_THE EXERCISE_:
Look through the data and write out every line with the word "materials" in it.

_INFORMATION SUPPLIED_:
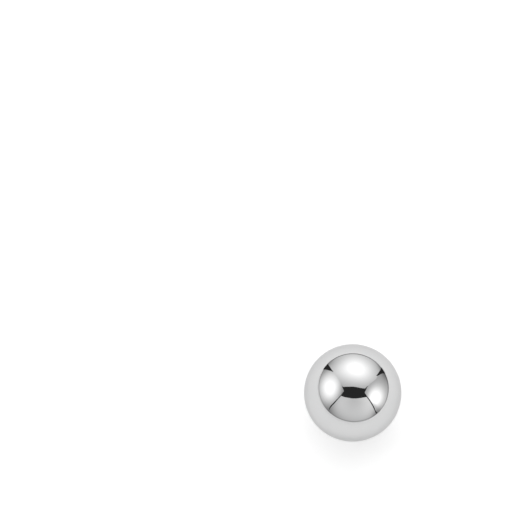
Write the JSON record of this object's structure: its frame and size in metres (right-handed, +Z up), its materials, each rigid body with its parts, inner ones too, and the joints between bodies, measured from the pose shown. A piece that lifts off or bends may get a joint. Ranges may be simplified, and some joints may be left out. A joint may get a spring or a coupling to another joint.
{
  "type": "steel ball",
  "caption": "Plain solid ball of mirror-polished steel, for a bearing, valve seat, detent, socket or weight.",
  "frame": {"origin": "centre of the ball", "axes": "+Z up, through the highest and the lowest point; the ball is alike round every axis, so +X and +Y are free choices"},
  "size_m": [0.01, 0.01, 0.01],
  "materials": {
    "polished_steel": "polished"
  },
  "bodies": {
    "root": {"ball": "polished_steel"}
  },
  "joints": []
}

_RESPONSE TO THE TASK_:
Write the JSON record of this object's structure: its frame and size in metres (right-handed, +Z up), its materials, each rigid body with its parts, inner ones too, and the joints between bodies, measured from the pose shown. A piece that lifts off or bends may get a joint. Ranges may be simplified, and some joints may be left out. A joint may get a spring or a coupling to another joint.
  "materials": {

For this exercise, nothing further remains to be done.